After it dried mine seemed to get a chalky look in spots too. It did not seem very noticable when it was wet again. Spray it down with water or soak it to get a better idea of what it will look like in the tank. In the end I finished mine with drylok so I can say for sure if it would have totally went away.


----------



## cessna1466u (Jul 21, 2012)

Someone on another post here told me that he/she had heard there might be a bad reaction when you mix quikrete with drylok. Ever heard of that?


----------



## fusion (Jun 21, 2012)

cessna1466u said:


> Someone on another post here told me that he/she had heard there might be a bad reaction when you mix quikrete with drylok. Ever heard of that?
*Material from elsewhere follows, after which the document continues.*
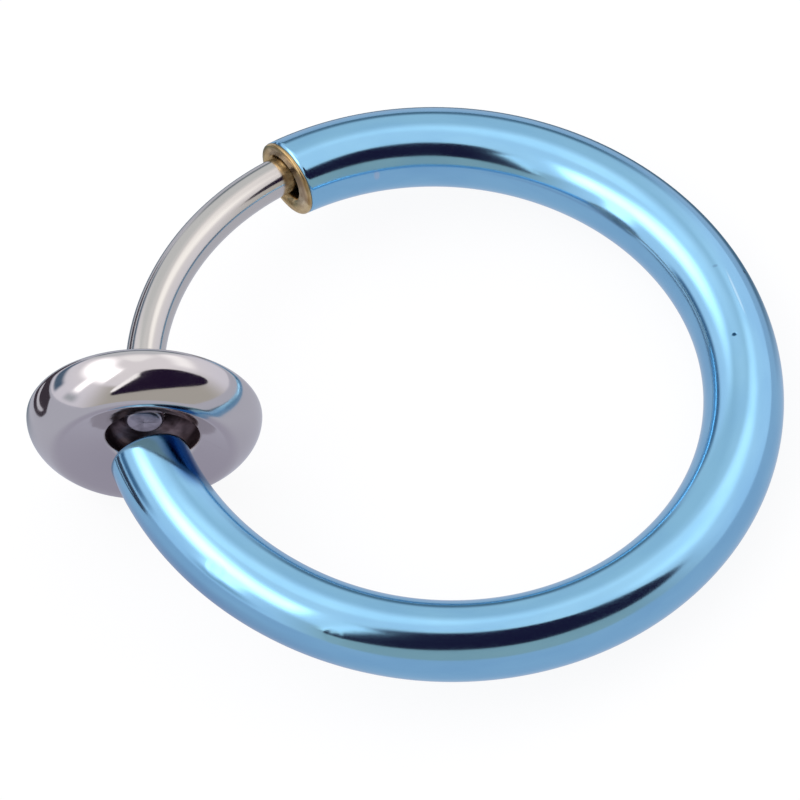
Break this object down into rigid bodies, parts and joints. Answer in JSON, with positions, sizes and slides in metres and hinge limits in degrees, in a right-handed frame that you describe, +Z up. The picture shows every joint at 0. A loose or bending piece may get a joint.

 Drylok's purpose is to make concrete waterproof so i cant see it being a problem


----------



## miamicichlidfan (Aug 14, 2012)

I used the drylok with the cement coloring from quikrete and it came out spectacular.


----------



## cessna1466u (Jul 21, 2012)

One question, is the drylok a clear coating. If I dont add any coloring, will it just go over my quikrete and just give it a glossy look?


----------



## fusion (Jun 21, 2012)

i belive its white, i got mine tinted grey at the store when i bought it, they will tint it any color for you


----------



## miamicichlidfan (Aug 14, 2012)

It is white waterproof paint. I added cement coloring to get the color and look i was looking for. It looks and feels like concrete when i added it to my styrofoam.


----------



## cessna1466u (Jul 21, 2012)

Thanks both, that wont work for me. My quikrete has a redish tint to it so it looks like clay, if I use Drylok it will paint over it. I think I will leave it be as is.


----------



## DanniGirl (Jan 25, 2007)

Are you looking for a clear, glossy coat to go over the Quikrete?
You can tint the Drylok with the pigments then paint that mixture directly onto your background. Since your background is similiar in coloration to the "Buff" pigment, one idea would be to paint highlights on your background. Mix a small amount of Buff pigment along with the Drylok (a little color goes a long way) then drybrush it over the raised portions of the background. It will add a little dimension without creating too much work.


----------